Begin Dataset excerpt

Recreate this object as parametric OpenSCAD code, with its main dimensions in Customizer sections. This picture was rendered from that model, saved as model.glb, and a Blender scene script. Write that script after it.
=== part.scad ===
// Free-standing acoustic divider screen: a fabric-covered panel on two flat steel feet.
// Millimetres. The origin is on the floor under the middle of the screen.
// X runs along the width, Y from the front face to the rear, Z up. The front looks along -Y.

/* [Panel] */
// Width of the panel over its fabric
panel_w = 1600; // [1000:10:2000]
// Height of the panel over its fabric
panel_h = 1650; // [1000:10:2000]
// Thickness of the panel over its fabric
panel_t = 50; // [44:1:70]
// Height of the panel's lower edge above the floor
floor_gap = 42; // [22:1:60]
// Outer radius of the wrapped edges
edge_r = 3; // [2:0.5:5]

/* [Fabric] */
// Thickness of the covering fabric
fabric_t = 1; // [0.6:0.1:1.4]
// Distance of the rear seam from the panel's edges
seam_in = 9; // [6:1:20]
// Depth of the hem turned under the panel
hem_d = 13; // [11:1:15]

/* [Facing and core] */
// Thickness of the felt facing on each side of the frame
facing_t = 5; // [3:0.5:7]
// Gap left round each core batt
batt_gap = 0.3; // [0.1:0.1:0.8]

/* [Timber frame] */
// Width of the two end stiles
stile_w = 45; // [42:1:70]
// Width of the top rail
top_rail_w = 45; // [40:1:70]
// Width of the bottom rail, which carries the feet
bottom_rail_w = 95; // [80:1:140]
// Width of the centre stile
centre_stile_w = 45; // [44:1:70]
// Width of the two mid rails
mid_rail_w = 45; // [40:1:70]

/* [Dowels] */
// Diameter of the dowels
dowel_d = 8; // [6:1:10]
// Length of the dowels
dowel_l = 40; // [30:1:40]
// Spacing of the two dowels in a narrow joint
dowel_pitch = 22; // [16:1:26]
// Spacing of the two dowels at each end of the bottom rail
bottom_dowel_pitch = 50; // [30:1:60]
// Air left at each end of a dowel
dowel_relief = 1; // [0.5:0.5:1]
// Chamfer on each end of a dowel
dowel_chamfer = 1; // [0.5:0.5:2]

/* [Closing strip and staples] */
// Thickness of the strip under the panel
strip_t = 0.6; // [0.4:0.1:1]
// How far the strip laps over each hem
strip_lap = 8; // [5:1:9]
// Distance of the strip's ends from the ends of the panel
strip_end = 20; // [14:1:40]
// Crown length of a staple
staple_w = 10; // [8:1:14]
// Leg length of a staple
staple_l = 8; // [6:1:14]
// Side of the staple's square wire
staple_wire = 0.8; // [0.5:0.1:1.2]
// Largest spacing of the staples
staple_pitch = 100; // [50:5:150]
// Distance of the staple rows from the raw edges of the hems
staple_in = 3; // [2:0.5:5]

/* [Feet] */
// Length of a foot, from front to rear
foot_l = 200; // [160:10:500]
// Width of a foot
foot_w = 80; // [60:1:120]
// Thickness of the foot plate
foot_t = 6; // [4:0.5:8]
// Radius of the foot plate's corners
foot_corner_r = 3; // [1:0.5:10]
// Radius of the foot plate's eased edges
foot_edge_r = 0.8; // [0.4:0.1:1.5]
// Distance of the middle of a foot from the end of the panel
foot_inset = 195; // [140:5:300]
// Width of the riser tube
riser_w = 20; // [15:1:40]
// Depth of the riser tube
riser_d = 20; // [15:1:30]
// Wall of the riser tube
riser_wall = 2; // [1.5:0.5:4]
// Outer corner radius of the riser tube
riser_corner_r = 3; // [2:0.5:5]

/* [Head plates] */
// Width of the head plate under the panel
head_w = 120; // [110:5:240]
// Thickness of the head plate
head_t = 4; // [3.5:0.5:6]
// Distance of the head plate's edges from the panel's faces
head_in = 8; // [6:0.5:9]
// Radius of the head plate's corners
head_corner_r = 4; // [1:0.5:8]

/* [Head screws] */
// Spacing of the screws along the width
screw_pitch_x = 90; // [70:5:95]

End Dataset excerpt

### What the exercise asks:
Starting with the first line of the data above, copy each line exactly until you reach the line with "hem_d = 13; // [11:1:15]"; include that line as well.

### Solution for this task:
Recreate this object as parametric OpenSCAD code, with its main dimensions in Customizer sections. This picture was rendered from that model, saved as model.glb, and a Blender scene script. Write that script after it.
=== part.scad ===
// Free-standing acoustic divider screen: a fabric-covered panel on two flat steel feet.
// Millimetres. The origin is on the floor under the middle of the screen.
// X runs along the width, Y from the front face to the rear, Z up. The front looks along -Y.

/* [Panel] */
// Width of the panel over its fabric
panel_w = 1600; // [1000:10:2000]
// Height of the panel over its fabric
panel_h = 1650; // [1000:10:2000]
// Thickness of the panel over its fabric
panel_t = 50; // [44:1:70]
// Height of the panel's lower edge above the floor
floor_gap = 42; // [22:1:60]
// Outer radius of the wrapped edges
edge_r = 3; // [2:0.5:5]

/* [Fabric] */
// Thickness of the covering fabric
fabric_t = 1; // [0.6:0.1:1.4]
// Distance of the rear seam from the panel's edges
seam_in = 9; // [6:1:20]
// Depth of the hem turned under the panel
hem_d = 13; // [11:1:15]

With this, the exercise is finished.